Tildas Tage sind streng durchgetaktet: studieren, an der Supermarktkasse sitzen, schwimmen, sich um ihre kleine Schwester Ida kümmern – und an schlechten Tagen auch um ihre Mutter. Zu dritt wohnen sie im traurigsten Haus der Fröhlichstraße in einer Kleinstadt, die Tilda hasst. Ihre Freunde sind längst weg, leben in Amsterdam oder Berlin, nur Tilda ist geblieben.

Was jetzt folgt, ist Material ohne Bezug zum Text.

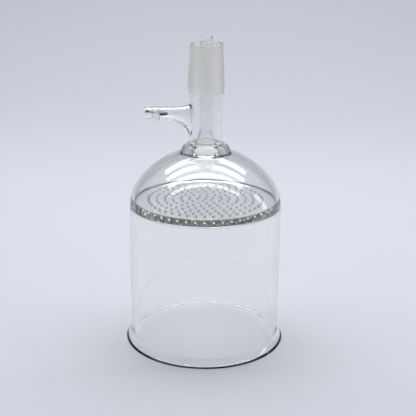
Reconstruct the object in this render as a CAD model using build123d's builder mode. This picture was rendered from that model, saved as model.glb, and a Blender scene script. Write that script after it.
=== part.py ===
from build123d import *
from math import cos, pi, radians, sin, sqrt, tan
import os

# All-glass vacuum filter funnel, stood on its mouth with the ground joint upwards.
# Millimetres. +Z up, origin on the funnel's axis at the foot of its lip, side arm towards -X.

# Bowl: a straight cylinder with a flared lip, its foot flat and its outer edge bevelled
bowl_radius = 50.0
bowl_wall = 3.0
bowl_depth = 94.8
lip_bend_radius = 8.0
lip_turn_outside = 62.5
lip_turn_inside = 51.6
lip_bevel = 0.9
lip_steps = 2

# Perforated plate, sealed in where the dome begins, with a sloping seam of glass on both sides
plate_thickness = 4.0
plate_seam = 1.8
hole_diameter = 1.8
hole_pitch = 5.35
hole_margin = 9.0
hole_sides = 5

# Dome: a round shoulder, which turns into a flatter spherical crown centred on the axis
shoulder_radius = 24.0
shoulder_turn = 33.0
shoulder_steps = 3
crown_steps = 5

# Ring seal: the thick bead where dome, neck and drip tube are fused
seal_radius = 6.0
seal_sides = 10

# Neck tube
neck_radius = 10.7
neck_wall = 1.6
neck_length = 36.7

# Ground cone, standard taper 24/29, with the shoulder under it
cone_large_diameter = 24.0
cone_length = 29.0
cone_taper = 1 / 10
cone_wall = 1.9
cone_shoulder_height = 3.6

# Drip tube: flared into the ring seal, its tip cut at a slant
drip_radius = 4.0
drip_wall = 1.0
drip_reach = 4.5
drip_slant = 26.0
flare_angle = 17.0
flare_height = 13.0
annulus_floor_height = 5.6

# Vacuum side arm: a tube with a wide root on the neck and a serrated hose end
arm_height = 24.0
arm_radius = 4.4
arm_wall = 1.4
arm_reach = 39.1
arm_tube_end = 25.0
barb_count = 3
barb_small_radius = 3.95
barb_large_radius = 4.6

# Root of the side arm: it drops and widens by one power of the way to the neck, and rises by another
root_start = 23.0
root_end = 7.5
root_drop = 15.0
root_spread = 2.6
root_power = 2.2
root_rise = 1.8
root_rise_power = 4
root_section_count = 5

# Places that follow from these sizes
half_wall = bowl_wall / 2
bend_x = bowl_radius - half_wall + lip_bend_radius
bend_outside = bend_x - bowl_radius
bend_inside = bend_outside + bowl_wall
bend_z = bend_inside * sin(radians(lip_turn_inside))
lip_radius = bend_x - bend_outside * cos(radians(lip_turn_outside))
plate_top = bowl_depth + plate_thickness
hole_ring_count = int((bowl_radius - bowl_wall - hole_margin) / hole_pitch)
shoulder_x = bowl_radius - shoulder_radius
crown_radius = shoulder_radius + shoulder_x / cos(radians(shoulder_turn))
crown_z = bowl_depth - shoulder_x * tan(radians(shoulder_turn))
seal_z = crown_z + sqrt(crown_radius**2 - neck_radius**2)
neck_bore = neck_radius - neck_wall
neck_top = seal_z + neck_length
cone_foot = neck_top + cone_shoulder_height
cone_top = cone_foot + cone_length
cone_large_radius = cone_large_diameter / 2
cone_small_radius = cone_large_radius - cone_length * cone_taper / 2
drip_bore = drip_radius - drip_wall
drip_top = cone_top + drip_reach
flare_top = seal_z + flare_height
flare_slope = tan(radians(flare_angle))
chamber_middle = (plate_top + seal_z) / 2
annulus_floor = seal_z + annulus_floor_height
arm_z = seal_z + arm_height


def arc(x, z, radius, start, turn, steps):
    """Points along an arc, evenly spaced, its start left out. Angles in degrees."""
    angles = [radians(start + turn * step / steps) for step in range(1, steps + 1)]
    return [(x + radius * cos(angle), z + radius * sin(angle)) for angle in angles]


def wall_face(depth, lip_turn):
    """One face of the bowl's wall at a depth below its outside, from the axis down to the lip."""
    shoulder = (shoulder_x, bowl_depth, shoulder_radius - depth)
    crown = (0, crown_z, crown_radius - depth)
    bend = (bend_x, bend_z, bend_outside + depth)
    return [
        (0, crown_z + crown_radius - depth),
        *arc(*crown, 90, shoulder_turn - 90, crown_steps),
        *arc(*shoulder, shoulder_turn, -shoulder_turn, shoulder_steps),
        (bowl_radius - depth, bend_z),
        *arc(*bend, 180, lip_turn, lip_steps),
    ]


# Bowl and dome: one wall of even thickness, with the seam that holds the plate
with BuildPart() as bowl:
    with BuildSketch(Plane.XZ):
        with BuildLine():
            outside = wall_face(0, lip_turn_outside)
            inside = wall_face(bowl_wall, lip_turn_inside)
            foot = [(lip_radius, lip_bevel), (lip_radius - lip_bevel, 0)]
            Polyline(*outside, *foot, *reversed(inside), close=True)
        make_face()
        with BuildLine():
            seam_x = bowl_radius - bowl_wall - plate_seam
            Polyline(
                (bowl_radius - half_wall, bowl_depth - plate_seam - half_wall),
                (seam_x, bowl_depth),
                (seam_x, plate_top),
                (bowl_radius - half_wall, plate_top + plate_seam + half_wall),
                close=True,
            )
        make_face()
    revolve(axis=Axis.Z)

# Plate: a disc with rings of holes, set in the wall at its rim
with BuildPart() as plate:
    with BuildSketch(Plane.XY.offset(bowl_depth)):
        Circle(bowl_radius - half_wall)
        for ring in range(hole_ring_count + 1):
            with PolarLocations(ring * hole_pitch, max(1, round(2 * pi * ring))):
                RegularPolygon(hole_diameter / 2, hole_sides, mode=Mode.SUBTRACT)
    extrude(amount=plate_thickness)

# Stem: the bead of the ring seal, the neck and the ground cone, turned solid first
with BuildPart() as stem:
    with BuildSketch(Plane.XZ):
        with BuildLine():
            Polyline(
                (0, seal_z),
                (neck_radius, seal_z),
                (neck_radius, neck_top),
                (cone_large_radius, cone_foot),
                (cone_small_radius, cone_top),
                (0, cone_top),
                close=True,
            )
        make_face()
        with Locations((neck_radius, seal_z)):
            RegularPolygon(seal_radius, seal_sides)
        with Locations((0, crown_z)):
            Circle(crown_radius - half_wall, mode=Mode.SUBTRACT)
    revolve(axis=Axis.Z)

# End of the drip tube, which stands out of the cone and is cut at a slant
with BuildPart() as drip_tip:
    with BuildSketch(Plane.XY.offset(seal_z)):
        Circle(drip_radius)
    extrude(amount=drip_top - seal_z)
    tip_plane = Plane(
        origin=(drip_radius, 0, drip_top),
        z_dir=(-sin(radians(drip_slant)), 0, cos(radians(drip_slant))),
    )
    split(bisect_by=tip_plane, keep=Keep.BOTTOM)

# Annular space between the neck and the drip tube, open at the top of the cone
with BuildPart() as annulus:
    with BuildSketch(Plane.XZ):
        with BuildLine():
            Polyline(
                (drip_radius, cone_top),
                (drip_radius, flare_top),
                (drip_radius + flare_slope * (flare_top - annulus_floor), annulus_floor),
                (neck_bore, annulus_floor),
                (neck_bore, neck_top),
                (cone_large_radius - cone_wall, cone_foot),
                (cone_small_radius - cone_wall, cone_top),
                close=True,
            )
        make_face()
    revolve(axis=Axis.Z)

# Bore of the drip tube, widening through the ring seal into the dome
with BuildPart() as drip_way:
    with BuildSketch(Plane.XZ):
        with BuildLine():
            Polyline(
                (0, drip_top),
                (drip_bore, drip_top),
                (drip_bore, flare_top),
                (drip_bore + flare_slope * (flare_top - chamber_middle), chamber_middle),
                (0, chamber_middle),
                close=True,
            )
        make_face()
    revolve(axis=Axis.Z)


def arm_root(depth):
    """Sections of the side arm's wide root, at a depth below its outside: ellipses across the arm."""
    sections = []
    for section in range(root_section_count):
        way = section / (root_section_count - 1)
        spread = way**root_power
        x = -root_start + (root_start - root_end) * way
        top = arm_z + arm_radius - depth + root_rise * way**root_rise_power
        bottom = arm_z - arm_radius + depth - root_drop * spread
        with BuildSketch(Plane.YZ.offset(x)) as outline:
            with Locations((0, (top + bottom) / 2)):
                Ellipse(arm_radius - depth + root_spread * spread, (top - bottom) / 2)
        sections.append(outline.sketch)
    return sections


# Side arm: the root, a short tube and the hose end's barbs, solid first
with BuildPart() as side_arm:
    loft(arm_root(0), ruled=True)
    with BuildSketch(Plane.XZ):
        with BuildLine():
            barb_length = (arm_reach - arm_tube_end) / barb_count
            outline = [(-arm_reach, arm_z), (-arm_reach, arm_z + barb_small_radius)]
            for barb in range(barb_count):
                foot_x = -arm_reach + (barb + 1) * barb_length
                outline += [(foot_x, arm_z + barb_large_radius), (foot_x, arm_z + barb_small_radius)]
            outline[-1] = (-arm_tube_end, arm_z + arm_radius)
            outline += [(-root_start, arm_z + arm_radius), (-root_start, arm_z)]
            Polyline(*outline, close=True)
        make_face()
    revolve(axis=Axis((0, 0, arm_z), (1, 0, 0)))

# Way through the side arm into the neck
with BuildPart() as arm_way:
    loft(arm_root(arm_wall), ruled=True)
    with BuildSketch(Plane.YZ.offset(-arm_reach)):
        with Locations((0, arm_z)):
            Circle(arm_radius - arm_wall)
    extrude(amount=arm_reach - root_start)

# The funnel: all glass fused into one piece, then its ways opened
with BuildPart() as funnel:
    add(bowl.part)
    add(plate.part)
    add(stem.part)
    add(side_arm.part)
    add(annulus.part, mode=Mode.SUBTRACT)
    add(drip_tip.part)
    add(drip_way.part, mode=Mode.SUBTRACT)
    add(arm_way.part, mode=Mode.SUBTRACT)

os.makedirs("parts", exist_ok=True)
funnel.part.label = "funnel"
export_step(funnel.part, "parts/funnel.step")
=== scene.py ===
import math

import bmesh
import bpy
import numpy as np
from mathutils import Euler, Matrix
from mathutils.geometry import delaunay_2d_cdt


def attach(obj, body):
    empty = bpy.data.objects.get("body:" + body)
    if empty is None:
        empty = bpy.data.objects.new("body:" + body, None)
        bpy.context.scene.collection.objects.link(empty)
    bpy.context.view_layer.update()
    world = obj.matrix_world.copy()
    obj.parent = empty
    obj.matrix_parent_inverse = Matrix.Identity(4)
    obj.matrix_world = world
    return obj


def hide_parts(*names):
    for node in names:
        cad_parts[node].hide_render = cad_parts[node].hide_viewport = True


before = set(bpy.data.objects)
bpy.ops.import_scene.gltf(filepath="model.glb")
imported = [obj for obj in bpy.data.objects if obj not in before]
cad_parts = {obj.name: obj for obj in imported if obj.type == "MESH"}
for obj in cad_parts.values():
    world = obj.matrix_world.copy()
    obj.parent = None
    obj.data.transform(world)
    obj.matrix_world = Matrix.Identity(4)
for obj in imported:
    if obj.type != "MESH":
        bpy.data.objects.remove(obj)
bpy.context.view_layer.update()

# Turned body. The bowl, dome, ring seal, neck, ground cone and drip tube are one wall of clear
# borosilicate glass, worked in a lathe and fused. One profile runs from the plate's underside
# out round the lip, up over the cone, down the drip tube and back to the plate's upper side.
MM = 0.001
bowl_radius, bowl_wall, bowl_depth = 50.0, 3.0, 94.8
lip_radius, lip_mouth_radius, lip_bend = 53.5, 50.6, 6.5
plate_thickness, plate_rim_radius = 4.0, 42.2
shoulder_radius, crown_radius = 24.0, 55.0
seal_radius, seal_sink = 5.4, 1.0
neck_radius, neck_bore, neck_length = 10.7, 9.1, 36.7
cone_large_radius, cone_small_radius, cone_length, cone_wall = 12.0, 10.55, 29.0, 1.9
cone_shoulder = 3.6
drip_radius, drip_bore, drip_reach, drip_slant = 4.0, 3.0, 4.5, 26.0
flare_height, flare_floor, flare_floor_radius, flare_mouth_radius = 13.0, 5.6, 6.26, 7.76
segments = 144

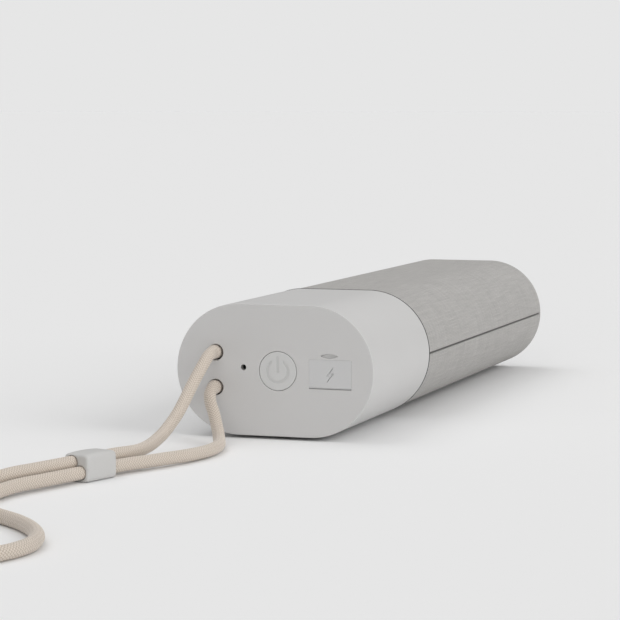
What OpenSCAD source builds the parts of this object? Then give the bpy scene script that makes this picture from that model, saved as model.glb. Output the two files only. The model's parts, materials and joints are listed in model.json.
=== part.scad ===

von Richard-Heinrich Tarenz


© Constantin Film Distribution / Gordon Timpen

Mit dem Kinostart von „22 Bahnen“ am 04. September betritt ein Film die Leinwand, der nicht nur Coming-of-Age-Drama, sondern zugleich Gesellschaftsspiegel ist. Regisseurin Mia Maariel Meyer gelingt es, Caroline Wahls vielbeachteten Roman in eine Bildsprache zu übertragen, die weit über die individuelle Geschichte ihrer Protagonistin hinausweist. Denn im Zentrum steht ein Thema, das in politischen wie kulturellen Debatten unserer Zeit zunehmend in den Fokus rückt: die unsichtbare, unbezahlte Care-Arbeit und ihre geschlechtsspezifische Verteilung. Tilda, gespielt von Luna Wedler, ist jung, klug, ambitioniert – und dennoch gefangen in der Rolle einer Ersatzmutter. Sie übernimmt jene Aufgaben, die ihre alkoholkranke Mutter nicht erfüllt: Fürsorge, Verantwortung, Organisation. Damit verkörpert sie eine Lebensrealität, die in vielen Familien existiert, aber gesellschaftlich kaum sichtbar wird. Dass ausgerechnet eine junge Frau diese Bürde trägt, ist kein Zufall, sondern verweist auf die tief verankerten Erwartungen, die an weibliche Rollenbilder geknüpft sind. Meyer macht aus Tildas Schicksal kein tristes Sozialdrama, sondern einen subtilen Kommentar: Die Kamera zeigt, ohne zu erklären. Ein Jutebeutel voller leerer Flaschen wird zum Sinnbild jener Last, die Kinder aus dysfunktionalen Familien oft viel zu früh tragen müssen. In dieser Zurückhaltung liegt ein politisches Moment – der Film entlarvt die gesellschaftliche Selbstverständlichkeit, mit der Care-Arbeit unsichtbar bleibt, indem er sie still, aber unübersehbar ins Bild setzt. Die Beziehung zwischen Tilda und Ida bildet den emotionalen Kern des Films und wird zugleich zur Metapher für eine andere Form des Miteinanders. Wo die Mutter abwesend ist, entsteht eine solidarische Verbindung zwischen Geschwistern, die von Zuneigung und gemeinsamer Resilienz getragen wird. In Zeiten, in denen gesellschaftliche Debatten um Care-Arbeit meist abstrakt über Zahlen, Zuständigkeiten und Systeme geführt werden, zeigt „22 Bahnen“ die intime Dimension: die kleinen Gesten, die Rituale, die geteilten Lieder, die trotz widriger Umstände einen Raum der Zugehörigkeit eröffnen.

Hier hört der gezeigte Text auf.